Limitless (2011)

Limitless kept me edged. It made me want to go over my whole life with a fine toothed comb and fish out every single thing that I had done wrong, and then write them all down, and then figure out how to insulate myself from the cumulative weight of all of the sins I had committed.

Below I’m going to try and interpret it. It’s a great story.

At the beginning, Eddie Morra is a writer living in NY. He gets dumped by his girlfriend, and he’s also failing to be a writer, because he can’t put words down on his page. He lies about his success as a writer, and his apartment is a mess!

At the end, Eddie Morra is a senator, gets his girlfriend back seriously, and is even off of the drug (so he says). He doesn’t take threats from nobody either.

He gets from point a to point by by taking this drug. But I don’t think the meaning of the movie was “take a drug if you want to be successful.” No, there was more to the story than that.

We can look at what Eddie had to overcome as well. Or rather, look at the story’s antagonists. There was the big shot boss played by Robert de Niro, there was the local gangster from whom he borrowed an initial $100,000, there was the creepy guy who followed him everywhere and who stabbed two guys, there was the side effects of the drug, there was his worst self, there was his lawyer, there was the NYPD; boy, this guy had a lot of enemies! Then there was the stochastic relationship with his girlfriend, and while she isn’t an antagonist, she does make you think about who the real Eddy is.

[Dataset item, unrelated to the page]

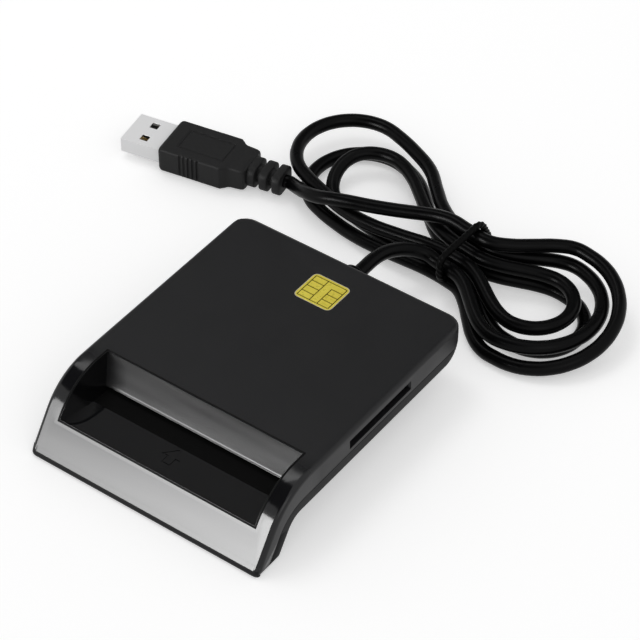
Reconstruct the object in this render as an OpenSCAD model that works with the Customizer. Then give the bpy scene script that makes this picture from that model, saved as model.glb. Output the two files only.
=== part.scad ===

Let’s start with the gangster. At first, Eddy just owes him $100,000. But then the gangster comes back and takes Eddy’s smart pill. Then he demands more and more, sending Eddy threats along the way: Eddy is the gangster’s lone supply. Eventually, Eddy gets cocky and tells the guy, as gracefully and professionally as one can while talking to a gangster, to fuck right off and that he was prepared for a fight with him. The *loanshark comes back to kill Eddy and get more pills with two of his henchmen. There’s basically a fight, but Eddy kills the loanshark, and then gets the other two to die as well by being smart.

What’s the interpretation of this event? When you have a parasite such as a loanshark growing on you yet killing you, the way you get rid of it is by confronting it head on, using your intelligence to outsmart it, and kill it.

Next, the creepy guy following Eddie and his girlfriend around. How does eddy beat him? Well, first Eddy runs away from him, up until Eddy realizes that he works for someone else addicted to the pill. When Eddy realizes that he was a mercenary hired by someone looking for MZT, Eddy goes up to him after the mercenary’s boss dies and tells him that he would like to hire him (I believe: hire or not, Eddy got the mercenary on his side). And then he got his stack of MZT back from his lawyer friend.

What the interpretation of this event? When someone’s trying to get something from you because someone else is paying them off, you run away from him up until the time where you can outcompete your competitor who’s paying off this “errand boy.”

Eddy got rid of his backstabbing lawyer by using this guy as well, which was a real knife-twist of irony because Eddy used the mercenary to go after the lawyer, who had betrayed him.

What does this mean? Well, the more someone is guided by money and power, the easier it is for them to betray you after taking advantage of you. So what you should do is use your former opponent’s resources to go after your current opponent, who was in bed with your former opponent.

But of course, Eddy got rid of the NYPD by hiring a bloodthirsty lawyer who will do whatever is necessary to get done for his clients what is needed. This took money. I think this means that some problems can be solved by throwing money at them. But there’s something else: you also have to get your life in order if you’re going to do this, because money is indiscriminatory, whereas if you want an end to a problem, like the NYPD, you’ve got to find a long term solution that won’t get you covering up one lie after another.

I think this is what Eddie did really well: in round 1, he made mistakes, like killing someone and getting a loanshark hooked on a good drug. In round 2, he tried to fix it temporarily by covering them with lies: the killing he hired a good lawyer for, the loanshark he basically killed, etc. But in round 3, he faced the mounting pile of lies that was accumulating by facing them head on. He successfully bluffed his former employer out of blackmailing him, he became a Senator, he got the girl, he is “off” of the pill, so his life is going well!

There are three points to make here that I took from the movie.

First, know exactly where all of your weaknesses are and don’t cover them up with haphazard solutions. He was weak financially because he needed the money from the loanshark. Bad decision, cause the loanshark would later try to kill him. He was weak intellectually because he was dependant on the pill! Whoever controlled the pill controlled him, and the story was basically a game of hot potato between people who tried to take control of him by controlling his supply of the drug (or his supply of life).

Second, when you make a mistake, you’re eventually going have to pay for it, even if you’re a reformed person. When Eddy hires the immoral lawyer, he doesn’t expect his lawyer to ditch him and take his pills. But that was the price of using those pills, even though he had gotten his life in order and was aiming at better things than before.

Thirdly, in order to pay for it properly, you need to be, as a prerequisite, a good person in order to leave it behind.